Starting at the line that contains "obj.matrix_world = world" and stopping at the line that contains "bpy.context.scene.camera = camera", repeat every line exactly, the two end lines included, and nothing else.
***** Task input
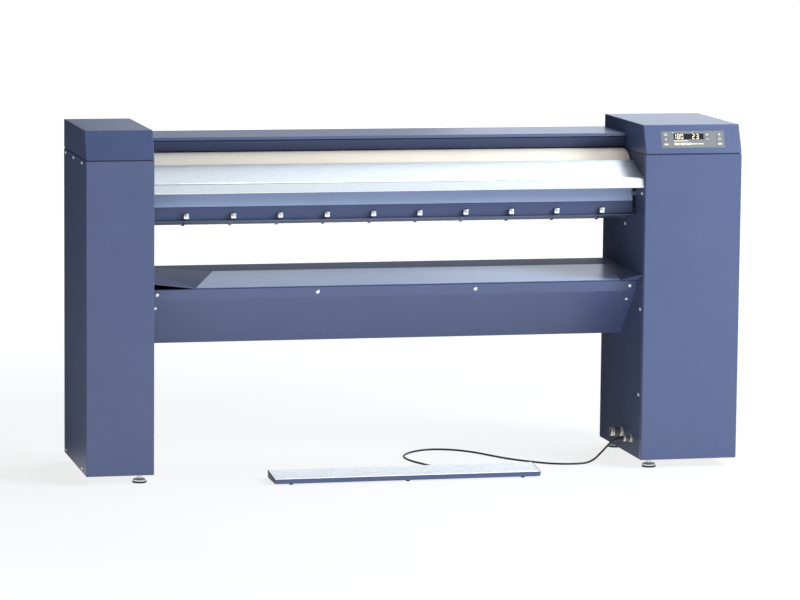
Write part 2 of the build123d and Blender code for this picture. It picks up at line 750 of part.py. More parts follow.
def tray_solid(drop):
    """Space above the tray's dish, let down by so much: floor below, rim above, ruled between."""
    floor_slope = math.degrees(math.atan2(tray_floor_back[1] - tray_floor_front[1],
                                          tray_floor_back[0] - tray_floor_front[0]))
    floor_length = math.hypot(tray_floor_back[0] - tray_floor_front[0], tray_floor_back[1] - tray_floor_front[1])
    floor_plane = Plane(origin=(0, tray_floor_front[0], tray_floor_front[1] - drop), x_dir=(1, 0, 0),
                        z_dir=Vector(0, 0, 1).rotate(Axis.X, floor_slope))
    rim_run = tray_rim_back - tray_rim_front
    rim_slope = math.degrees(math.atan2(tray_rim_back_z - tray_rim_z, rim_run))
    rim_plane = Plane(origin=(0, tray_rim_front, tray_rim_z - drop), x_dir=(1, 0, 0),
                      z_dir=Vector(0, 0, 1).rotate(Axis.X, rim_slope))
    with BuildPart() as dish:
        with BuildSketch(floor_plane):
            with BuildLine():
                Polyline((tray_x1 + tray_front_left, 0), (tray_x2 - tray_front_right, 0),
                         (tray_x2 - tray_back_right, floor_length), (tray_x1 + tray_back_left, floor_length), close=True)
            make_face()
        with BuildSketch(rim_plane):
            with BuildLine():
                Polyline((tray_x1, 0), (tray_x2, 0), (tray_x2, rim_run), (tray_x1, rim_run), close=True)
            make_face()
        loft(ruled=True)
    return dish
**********
***** Task input
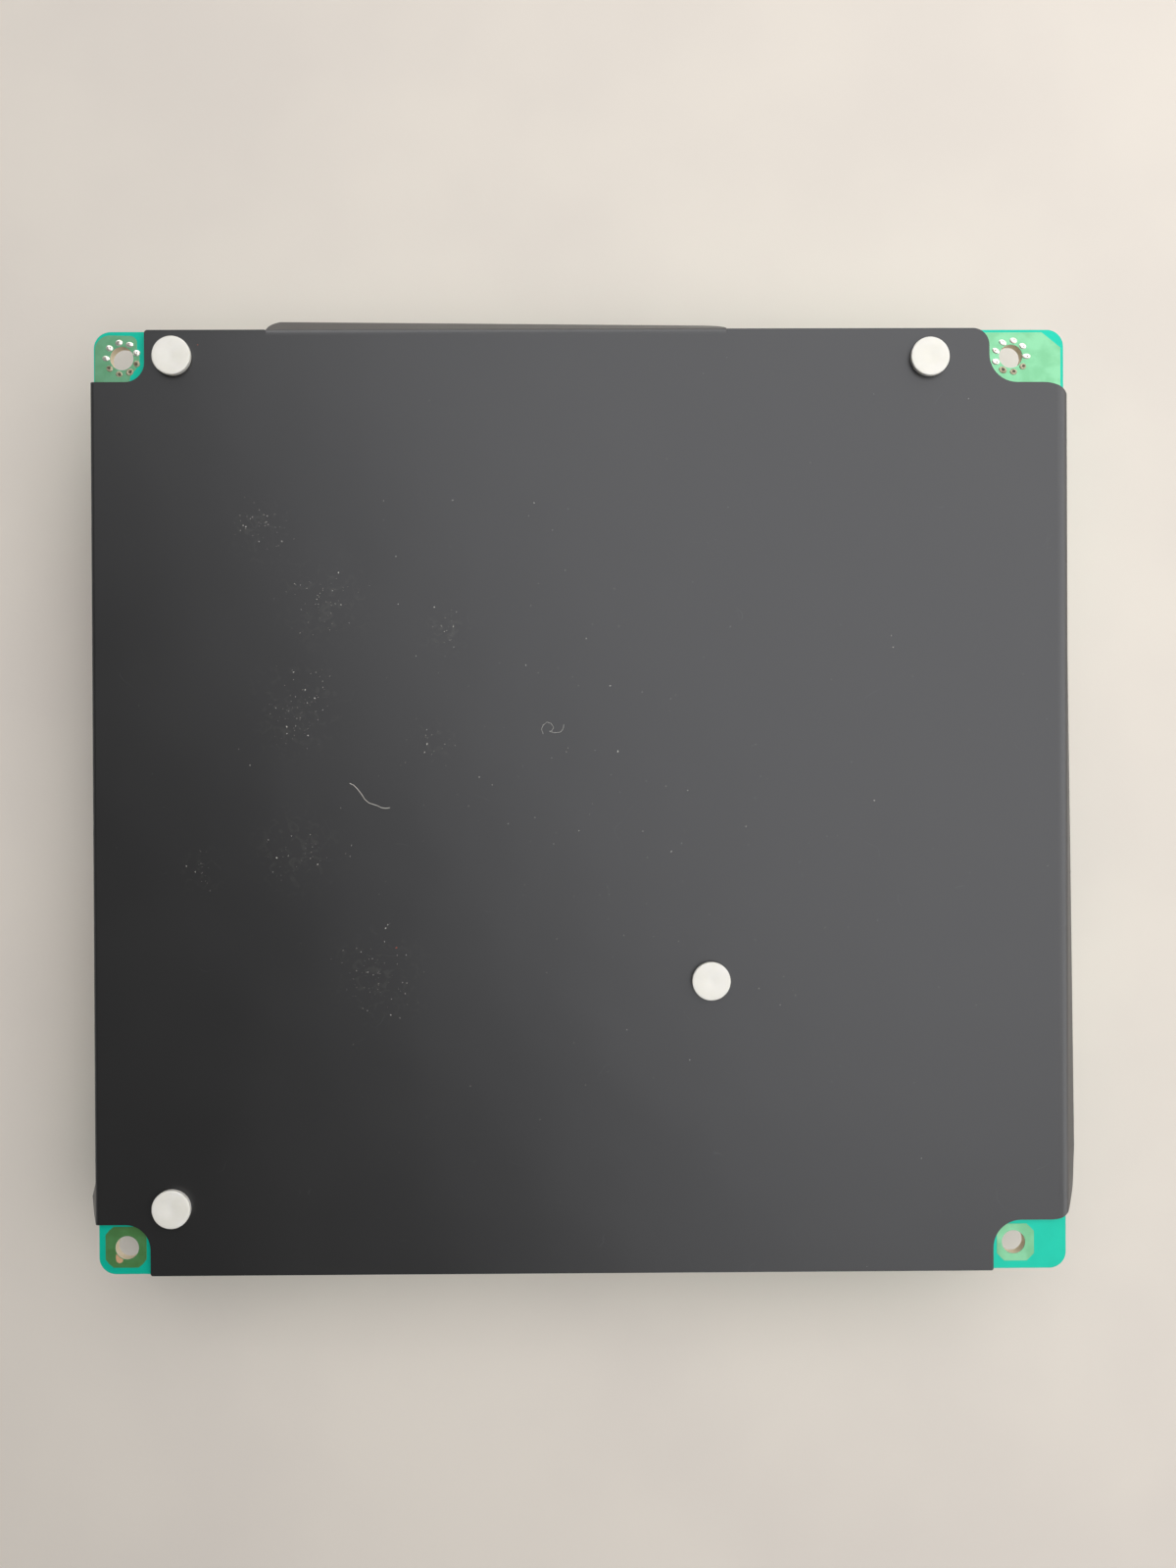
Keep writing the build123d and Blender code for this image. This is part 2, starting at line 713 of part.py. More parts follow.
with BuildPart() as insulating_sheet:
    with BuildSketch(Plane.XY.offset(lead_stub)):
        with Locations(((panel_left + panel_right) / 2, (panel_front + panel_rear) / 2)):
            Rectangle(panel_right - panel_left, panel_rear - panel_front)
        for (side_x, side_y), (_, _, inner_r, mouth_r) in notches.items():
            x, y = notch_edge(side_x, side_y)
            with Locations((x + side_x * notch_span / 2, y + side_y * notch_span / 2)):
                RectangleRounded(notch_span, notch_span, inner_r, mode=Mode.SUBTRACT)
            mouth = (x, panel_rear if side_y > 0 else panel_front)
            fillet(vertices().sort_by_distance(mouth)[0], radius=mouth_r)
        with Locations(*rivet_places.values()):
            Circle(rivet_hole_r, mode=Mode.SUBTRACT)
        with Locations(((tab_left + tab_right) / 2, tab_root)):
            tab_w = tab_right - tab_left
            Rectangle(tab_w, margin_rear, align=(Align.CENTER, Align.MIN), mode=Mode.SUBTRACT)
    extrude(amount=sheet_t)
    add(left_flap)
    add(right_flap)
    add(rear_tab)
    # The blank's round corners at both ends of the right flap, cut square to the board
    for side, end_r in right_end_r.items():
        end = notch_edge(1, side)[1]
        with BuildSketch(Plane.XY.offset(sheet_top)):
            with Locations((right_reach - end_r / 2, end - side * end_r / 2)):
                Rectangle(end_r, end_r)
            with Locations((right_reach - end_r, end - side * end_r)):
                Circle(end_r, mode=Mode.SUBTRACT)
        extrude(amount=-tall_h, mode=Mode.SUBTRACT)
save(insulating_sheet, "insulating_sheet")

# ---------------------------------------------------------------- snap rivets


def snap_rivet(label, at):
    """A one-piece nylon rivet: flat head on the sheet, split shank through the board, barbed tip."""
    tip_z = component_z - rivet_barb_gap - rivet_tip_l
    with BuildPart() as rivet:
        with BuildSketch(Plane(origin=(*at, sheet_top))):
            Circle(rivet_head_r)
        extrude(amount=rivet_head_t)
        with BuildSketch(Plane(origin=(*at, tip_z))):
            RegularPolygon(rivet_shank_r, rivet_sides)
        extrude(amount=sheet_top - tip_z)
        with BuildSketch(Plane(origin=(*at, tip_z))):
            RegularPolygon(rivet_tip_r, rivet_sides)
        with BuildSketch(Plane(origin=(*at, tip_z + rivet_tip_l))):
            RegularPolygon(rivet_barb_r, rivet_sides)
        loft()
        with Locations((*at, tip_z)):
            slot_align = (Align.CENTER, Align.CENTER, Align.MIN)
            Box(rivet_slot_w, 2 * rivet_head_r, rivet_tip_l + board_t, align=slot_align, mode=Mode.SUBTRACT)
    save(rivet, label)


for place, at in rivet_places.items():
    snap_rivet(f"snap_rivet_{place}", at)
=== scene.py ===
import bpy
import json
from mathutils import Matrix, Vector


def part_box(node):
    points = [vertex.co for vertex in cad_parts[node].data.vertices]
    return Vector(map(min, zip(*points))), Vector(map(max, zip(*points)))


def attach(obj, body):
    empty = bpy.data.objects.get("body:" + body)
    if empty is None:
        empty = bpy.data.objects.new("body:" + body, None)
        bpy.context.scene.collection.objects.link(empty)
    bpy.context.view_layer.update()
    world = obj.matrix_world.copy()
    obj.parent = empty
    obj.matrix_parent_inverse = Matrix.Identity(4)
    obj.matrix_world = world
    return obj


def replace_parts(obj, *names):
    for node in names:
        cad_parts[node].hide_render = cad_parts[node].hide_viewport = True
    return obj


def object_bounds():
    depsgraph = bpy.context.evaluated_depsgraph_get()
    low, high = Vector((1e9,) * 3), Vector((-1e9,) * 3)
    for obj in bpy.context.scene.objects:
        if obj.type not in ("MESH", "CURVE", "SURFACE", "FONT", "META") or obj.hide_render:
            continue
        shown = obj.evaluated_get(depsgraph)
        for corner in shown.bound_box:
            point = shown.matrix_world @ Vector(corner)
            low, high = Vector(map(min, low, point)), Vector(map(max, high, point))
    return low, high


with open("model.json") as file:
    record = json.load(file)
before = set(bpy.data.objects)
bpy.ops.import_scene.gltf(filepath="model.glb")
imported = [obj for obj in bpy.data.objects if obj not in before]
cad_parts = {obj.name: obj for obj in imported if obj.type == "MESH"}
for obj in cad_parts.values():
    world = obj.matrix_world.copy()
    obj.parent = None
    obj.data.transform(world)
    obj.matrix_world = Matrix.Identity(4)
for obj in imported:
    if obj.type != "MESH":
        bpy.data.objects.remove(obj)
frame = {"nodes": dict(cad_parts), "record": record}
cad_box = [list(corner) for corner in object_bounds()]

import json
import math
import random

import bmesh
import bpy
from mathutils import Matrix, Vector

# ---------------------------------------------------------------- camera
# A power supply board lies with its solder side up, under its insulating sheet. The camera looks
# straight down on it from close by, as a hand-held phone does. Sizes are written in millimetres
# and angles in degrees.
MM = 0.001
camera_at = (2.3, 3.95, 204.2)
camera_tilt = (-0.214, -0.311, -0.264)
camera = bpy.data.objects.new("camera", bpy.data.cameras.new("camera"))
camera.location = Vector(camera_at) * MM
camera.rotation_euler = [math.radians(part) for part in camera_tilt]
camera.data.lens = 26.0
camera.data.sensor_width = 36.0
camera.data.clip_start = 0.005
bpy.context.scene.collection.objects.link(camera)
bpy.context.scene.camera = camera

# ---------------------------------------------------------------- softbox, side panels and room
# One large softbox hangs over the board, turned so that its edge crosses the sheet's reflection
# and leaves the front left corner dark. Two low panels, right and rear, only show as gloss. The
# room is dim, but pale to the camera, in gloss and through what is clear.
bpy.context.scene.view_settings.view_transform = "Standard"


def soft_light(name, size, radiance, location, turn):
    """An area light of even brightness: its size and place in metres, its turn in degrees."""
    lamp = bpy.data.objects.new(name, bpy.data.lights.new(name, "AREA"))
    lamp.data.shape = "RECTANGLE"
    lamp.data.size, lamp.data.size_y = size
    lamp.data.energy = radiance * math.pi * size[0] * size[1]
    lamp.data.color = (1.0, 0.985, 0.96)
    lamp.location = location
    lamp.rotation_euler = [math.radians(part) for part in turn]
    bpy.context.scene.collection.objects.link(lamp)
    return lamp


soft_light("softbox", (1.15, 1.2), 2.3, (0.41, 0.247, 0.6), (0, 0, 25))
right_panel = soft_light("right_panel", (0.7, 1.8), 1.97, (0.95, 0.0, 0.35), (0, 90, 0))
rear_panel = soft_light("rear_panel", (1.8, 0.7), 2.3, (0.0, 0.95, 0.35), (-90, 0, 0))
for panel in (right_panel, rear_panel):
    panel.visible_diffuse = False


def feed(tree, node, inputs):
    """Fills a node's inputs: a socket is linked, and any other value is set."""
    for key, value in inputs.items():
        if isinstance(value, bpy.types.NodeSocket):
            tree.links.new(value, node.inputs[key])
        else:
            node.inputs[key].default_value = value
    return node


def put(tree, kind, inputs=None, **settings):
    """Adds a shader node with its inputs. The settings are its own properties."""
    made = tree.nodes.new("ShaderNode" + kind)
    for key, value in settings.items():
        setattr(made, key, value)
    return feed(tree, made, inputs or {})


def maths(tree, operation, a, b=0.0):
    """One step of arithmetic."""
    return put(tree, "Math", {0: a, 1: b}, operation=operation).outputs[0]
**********
***** Task input
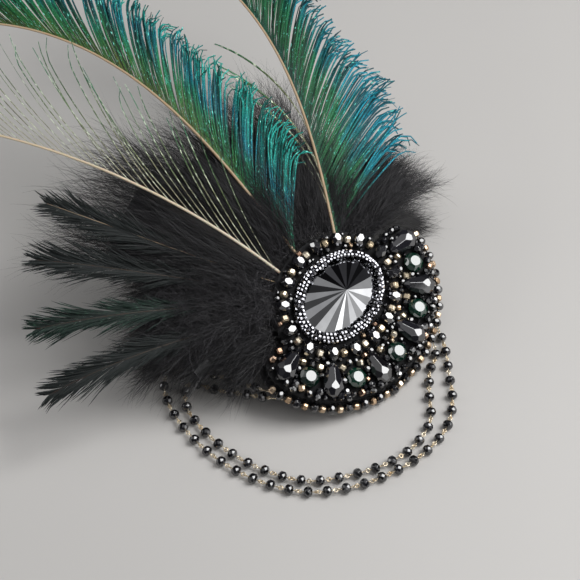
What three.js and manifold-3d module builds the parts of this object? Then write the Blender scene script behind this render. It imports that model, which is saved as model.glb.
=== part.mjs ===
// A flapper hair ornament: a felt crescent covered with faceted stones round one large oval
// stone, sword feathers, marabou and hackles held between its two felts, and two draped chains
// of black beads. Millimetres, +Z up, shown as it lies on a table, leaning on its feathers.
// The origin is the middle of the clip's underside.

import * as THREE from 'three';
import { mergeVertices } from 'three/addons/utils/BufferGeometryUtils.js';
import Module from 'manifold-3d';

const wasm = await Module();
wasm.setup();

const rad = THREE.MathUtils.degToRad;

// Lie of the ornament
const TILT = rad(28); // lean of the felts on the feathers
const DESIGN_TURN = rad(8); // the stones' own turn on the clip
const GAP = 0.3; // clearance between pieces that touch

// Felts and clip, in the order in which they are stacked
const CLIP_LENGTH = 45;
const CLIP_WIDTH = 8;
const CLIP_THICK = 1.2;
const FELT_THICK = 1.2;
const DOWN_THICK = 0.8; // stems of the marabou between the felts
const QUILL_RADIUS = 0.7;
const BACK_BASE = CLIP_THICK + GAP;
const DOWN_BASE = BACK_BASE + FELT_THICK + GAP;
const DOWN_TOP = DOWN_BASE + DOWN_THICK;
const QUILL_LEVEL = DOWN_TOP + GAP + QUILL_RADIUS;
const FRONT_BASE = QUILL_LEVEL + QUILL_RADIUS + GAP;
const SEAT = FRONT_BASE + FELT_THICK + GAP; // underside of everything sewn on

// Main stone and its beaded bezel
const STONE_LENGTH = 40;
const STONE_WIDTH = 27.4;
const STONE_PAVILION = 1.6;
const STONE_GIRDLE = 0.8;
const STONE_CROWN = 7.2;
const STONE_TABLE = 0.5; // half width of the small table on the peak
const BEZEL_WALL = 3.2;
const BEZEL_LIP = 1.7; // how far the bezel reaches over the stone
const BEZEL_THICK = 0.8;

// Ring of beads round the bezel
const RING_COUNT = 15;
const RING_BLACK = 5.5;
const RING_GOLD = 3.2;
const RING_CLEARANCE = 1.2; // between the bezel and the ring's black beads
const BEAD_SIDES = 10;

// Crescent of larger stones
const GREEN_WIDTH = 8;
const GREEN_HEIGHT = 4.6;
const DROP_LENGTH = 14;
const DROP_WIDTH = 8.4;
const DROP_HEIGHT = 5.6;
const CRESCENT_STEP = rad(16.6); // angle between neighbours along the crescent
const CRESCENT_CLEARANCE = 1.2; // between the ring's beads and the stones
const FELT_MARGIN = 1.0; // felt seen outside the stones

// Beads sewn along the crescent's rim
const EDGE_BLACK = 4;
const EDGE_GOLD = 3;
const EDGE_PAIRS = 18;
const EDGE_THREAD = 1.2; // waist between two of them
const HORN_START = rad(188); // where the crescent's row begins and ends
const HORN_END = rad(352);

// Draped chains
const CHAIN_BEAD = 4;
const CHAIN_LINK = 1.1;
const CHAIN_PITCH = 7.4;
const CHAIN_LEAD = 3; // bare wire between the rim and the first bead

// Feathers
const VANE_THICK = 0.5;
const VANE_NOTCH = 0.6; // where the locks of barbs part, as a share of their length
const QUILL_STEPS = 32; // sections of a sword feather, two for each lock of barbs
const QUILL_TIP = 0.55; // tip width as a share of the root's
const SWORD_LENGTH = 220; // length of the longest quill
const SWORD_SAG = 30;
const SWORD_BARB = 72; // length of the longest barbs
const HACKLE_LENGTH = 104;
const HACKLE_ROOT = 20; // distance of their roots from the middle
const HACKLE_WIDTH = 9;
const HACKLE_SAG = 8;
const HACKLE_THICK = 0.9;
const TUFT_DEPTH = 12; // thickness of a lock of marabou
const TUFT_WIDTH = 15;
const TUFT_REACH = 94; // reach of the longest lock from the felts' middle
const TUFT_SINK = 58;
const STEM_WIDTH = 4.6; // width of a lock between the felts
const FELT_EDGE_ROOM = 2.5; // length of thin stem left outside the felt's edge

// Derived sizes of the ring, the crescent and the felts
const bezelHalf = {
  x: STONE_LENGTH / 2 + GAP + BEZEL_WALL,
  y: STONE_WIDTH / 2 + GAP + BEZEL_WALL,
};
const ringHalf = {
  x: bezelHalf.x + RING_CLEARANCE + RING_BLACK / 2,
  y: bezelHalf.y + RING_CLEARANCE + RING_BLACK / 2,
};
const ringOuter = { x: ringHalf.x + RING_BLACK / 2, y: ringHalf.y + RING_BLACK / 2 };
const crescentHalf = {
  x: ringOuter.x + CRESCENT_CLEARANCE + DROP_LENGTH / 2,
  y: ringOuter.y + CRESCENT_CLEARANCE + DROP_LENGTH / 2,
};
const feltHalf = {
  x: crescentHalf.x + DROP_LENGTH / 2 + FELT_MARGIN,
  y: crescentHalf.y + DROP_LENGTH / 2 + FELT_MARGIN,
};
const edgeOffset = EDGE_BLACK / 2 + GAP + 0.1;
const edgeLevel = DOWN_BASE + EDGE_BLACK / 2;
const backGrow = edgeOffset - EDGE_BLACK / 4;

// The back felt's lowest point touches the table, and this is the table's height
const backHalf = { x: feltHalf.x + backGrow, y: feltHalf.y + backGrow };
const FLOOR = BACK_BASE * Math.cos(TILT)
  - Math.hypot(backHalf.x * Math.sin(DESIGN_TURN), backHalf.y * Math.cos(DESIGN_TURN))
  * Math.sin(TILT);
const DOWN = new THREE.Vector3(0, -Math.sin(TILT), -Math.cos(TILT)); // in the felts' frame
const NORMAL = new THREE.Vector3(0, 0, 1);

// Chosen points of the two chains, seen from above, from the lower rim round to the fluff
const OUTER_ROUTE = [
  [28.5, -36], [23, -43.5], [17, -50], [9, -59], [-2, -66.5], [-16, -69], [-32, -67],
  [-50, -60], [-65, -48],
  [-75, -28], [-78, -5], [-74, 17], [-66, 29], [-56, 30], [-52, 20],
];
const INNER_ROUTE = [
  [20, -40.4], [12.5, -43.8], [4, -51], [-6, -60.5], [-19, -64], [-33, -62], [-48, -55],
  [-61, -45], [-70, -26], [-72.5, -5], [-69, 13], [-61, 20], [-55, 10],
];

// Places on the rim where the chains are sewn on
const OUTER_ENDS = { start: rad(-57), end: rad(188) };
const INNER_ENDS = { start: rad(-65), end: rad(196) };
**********
Worked answer:
    obj.matrix_world = world
    return obj


def replace_parts(obj, *names):
    for node in names:
        cad_parts[node].hide_render = cad_parts[node].hide_viewport = True
    return obj


def object_bounds():
    depsgraph = bpy.context.evaluated_depsgraph_get()
    low, high = Vector((1e9,) * 3), Vector((-1e9,) * 3)
    for obj in bpy.context.scene.objects:
        if obj.type not in ("MESH", "CURVE", "SURFACE", "FONT", "META") or obj.hide_render:
            continue
        shown = obj.evaluated_get(depsgraph)
        for corner in shown.bound_box:
            point = shown.matrix_world @ Vector(corner)
            low, high = Vector(map(min, low, point)), Vector(map(max, high, point))
    return low, high


with open("model.json") as file:
    record = json.load(file)
before = set(bpy.data.objects)
bpy.ops.import_scene.gltf(filepath="model.glb")
imported = [obj for obj in bpy.data.objects if obj not in before]
cad_parts = {obj.name: obj for obj in imported if obj.type == "MESH"}
for obj in cad_parts.values():
    world = obj.matrix_world.copy()
    obj.parent = None
    obj.data.transform(world)
    obj.matrix_world = Matrix.Identity(4)
for obj in imported:
    if obj.type != "MESH":
        bpy.data.objects.remove(obj)
frame = {"nodes": dict(cad_parts), "record": record}
cad_box = [list(corner) for corner in object_bounds()]

import json
import math
import random

import bmesh
import bpy
from mathutils import Matrix, Vector

# ---------------------------------------------------------------- camera
# A power supply board lies with its solder side up, under its insulating sheet. The camera looks
# straight down on it from close by, as a hand-held phone does. Sizes are written in millimetres
# and angles in degrees.
MM = 0.001
camera_at = (2.3, 3.95, 204.2)
camera_tilt = (-0.214, -0.311, -0.264)
camera = bpy.data.objects.new("camera", bpy.data.cameras.new("camera"))
camera.location = Vector(camera_at) * MM
camera.rotation_euler = [math.radians(part) for part in camera_tilt]
camera.data.lens = 26.0
camera.data.sensor_width = 36.0
camera.data.clip_start = 0.005
bpy.context.scene.collection.objects.link(camera)
bpy.context.scene.camera = camera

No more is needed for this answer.